ECO123: What is Proforbiomed?
Architect Inês Duarte (CICAE): Proforbiomed was a project financed by the MED programme lasting from 2010 to 2014, so it was concluded at the end of last year and the aim of this project was to promote the use of residual forest biomass in the Mediterranean area; it covered the whole of the Mediterranean basin, which has a very similar forestry context, and where everyone faces a serious problem of forest fires, even more now owing to global warming, which has been getting worse. This project aimed to promote the use of this biomass so as to minimise the risk of fires on the one hand, and on the other to give forest owners some benefit, who basically have no use for such forest management, for this biomass, so they often do no forest management because they have no incentive. It is an expense that protects them from forest fires on the one hand, but it is an expense that they will avoid if they can and they derive no economic benefit for this reason.
What is biomass?
Biomass is part of all living and non-living material in the ecosystem, all the material which was organic, living things that were alive and now may not be, like a tree for example. The biomass in this project is forest biomass, so part of the forest, the branches, tree trunks, leaves, prunings, the trees that will no longer be used, this is the part of the biomass that this project deals with.
What is the position of the local authorities regarding this project, at present?

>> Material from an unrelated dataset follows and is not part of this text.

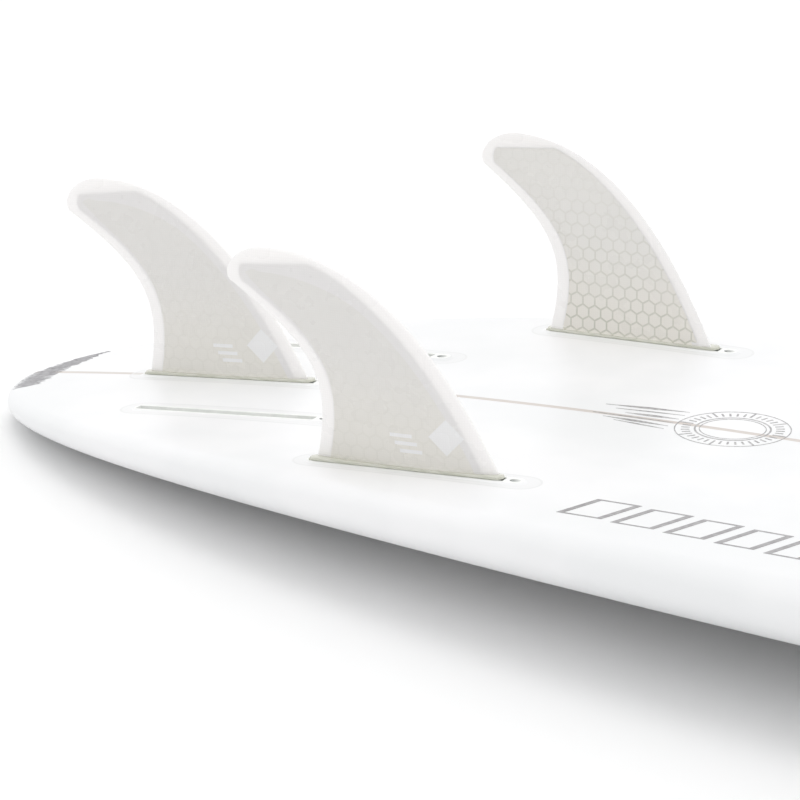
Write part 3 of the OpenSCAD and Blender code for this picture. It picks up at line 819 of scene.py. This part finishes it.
@dataclass
class LeashPlug:
    """A cup with a pin across it, set into the deck at the tail."""

    x: float = 54.0
    y: float = 22.0
    radius: float = 15.0
    height: float = 14.0
    wall: float = 2.0
    floor: float = 2.0
    sink: float = 0.3
    gap: float = 0.05
    cut_low: float = -6.0
    cut_high: float = 8.0
    bead_root: float = 0.35
    points: int = 96

    def base_z(self) -> float:
        """Height of the cup's rim."""
        x, y = np.array([self.x]), np.array([self.y])
        return float(BOARD.deck(x, y, np.array([99.0]))[0]) + self.sink

    def lathe(self, profile: Array) -> Array:
        """Turns a profile of radius and height about the cup's axis."""
        turn = np.arange(self.points) * 2 * math.pi / self.points
        radius, up = profile[:, :1], profile[:, 1:]
        return BOARD.world(self.x + radius * np.cos(turn), self.y + radius * np.sin(turn),
                           self.base_z() + up + 0 * turn)

    def cutter(self) -> bpy.types.Object:
        """A cylinder through the deck glass."""
        radius = self.radius + self.gap
        rings = self.lathe(np.array([[0, self.cut_low], [radius, self.cut_low],
                                     [radius, self.cut_high], [0, self.cut_high]]))
        return make_piece("cutter", rings, grid_quads(4, self.points, wrap_cols=True), [])

    def build(self, resin: bpy.types.Material) -> None:
        """Makes the cup and its resin bead and dresses the pin."""
        plastic = moulded("polycarbonate, moulded", "#E8E9E6", "#DFE1DE", 0.28).make()
        r, h, inner = self.radius, self.height, self.radius - self.wall
        deep = h - self.floor
        profile = np.array([
            [0, h], [r - 0.8, h], [r, h - 0.8], [r, 0.6], [r - 0.15, 0.2], [r - 0.5, 0],
            [inner + 0.5, 0], [inner + 0.15, 0.15], [inner, 0.5], [inner, deep - 1.4],
            [inner - 0.4, deep - 0.4], [inner - 1.4, deep], [inner * 0.5, deep + 0.4],
            [0, deep + 0.5]])
        cup = make_piece("leash_plug_cup", self.lathe(profile),
                         grid_quads(len(profile), self.points, wrap_cols=True), [plastic])
        hand_over(cup, "board", "cup_plastic", "leash_cup")
        rings = []
        for grow, rise in ((0.05, 1.0), (0.9, 0.5), (1.8, 0.0), (1.8, -1), (0.05, -1)):
            ring = self.lathe(np.array([[r + grow, 0.0]]))[0]
            x, y = ring[:, 0] + BOARD.length / 2, ring[:, 1]
            ground = BOARD.deck(x, y, BOARD.inward(x, y))
            proud = 0.03 + rise * np.maximum(ground - ring[:, 2], 0.05)
            up = ground + self.bead_root if rise < 0 else ground - proud
            rings.append(np.stack([ring[:, 0], y, up], -1))
        bead = make_piece("leash_plug_bead", np.stack(rings),
                          grid_quads(5, self.points, wrap_rows=True, wrap_cols=True), [resin],
                          sharp_angle=60)
        hand_over(bead, "board", "board_glass")
        dress("leash_bar", steel("stainless steel, drawn", "#B8BABC", "#8E9194", 0.22).make())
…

They are all very interested in this going ahead, that is they all showed an interest in signing a cooperation agreement in which they expressed an interest, in which, as part of their activities, biomass would be used at a local level, and the use by different bodies would be encouraged at the municipal level because everyone understands that it is something that can produce some development.
Economist Jorge Graça (Business Reaction, Lda.) Interestingly, as we saw in the case of the municipality of São Brás de Alportel, the councils have an advantage in the investment they make in converting the boilers, which is recovered because this energy is much cheaper than heating oil, and with the conversion of the boilers, the investment pays for itself in a short time and this is a major incentive. The users have a major incentive. It is on the part of the producers that there is no such incentive.”
Did this programme open the eyes of some forest owners?
Architect Inês Duarte: In general, it seemed to me that people on the ground were very aware of this problem, but it is a problem that cannot be solved by individual foresters or owners; a whole system has to be implemented, a whole chain where, when a forest owner does his management, he knows that there is biomass to be delivered to someone who will give him some remuneration for that amount of biomass, and that will go into a cycle.
What action is to be taken in the future, after this project?
Well, the quantities of biomass were identified and the possibilities for using it, and now there needs to be an organisation in order to collaborate in the implementation of a network of contacts, of buying and selling, of using this biomass; and so only with an association that will be created now, in that way it will be possible to get results from this project and enable forest owners to derive some benefit.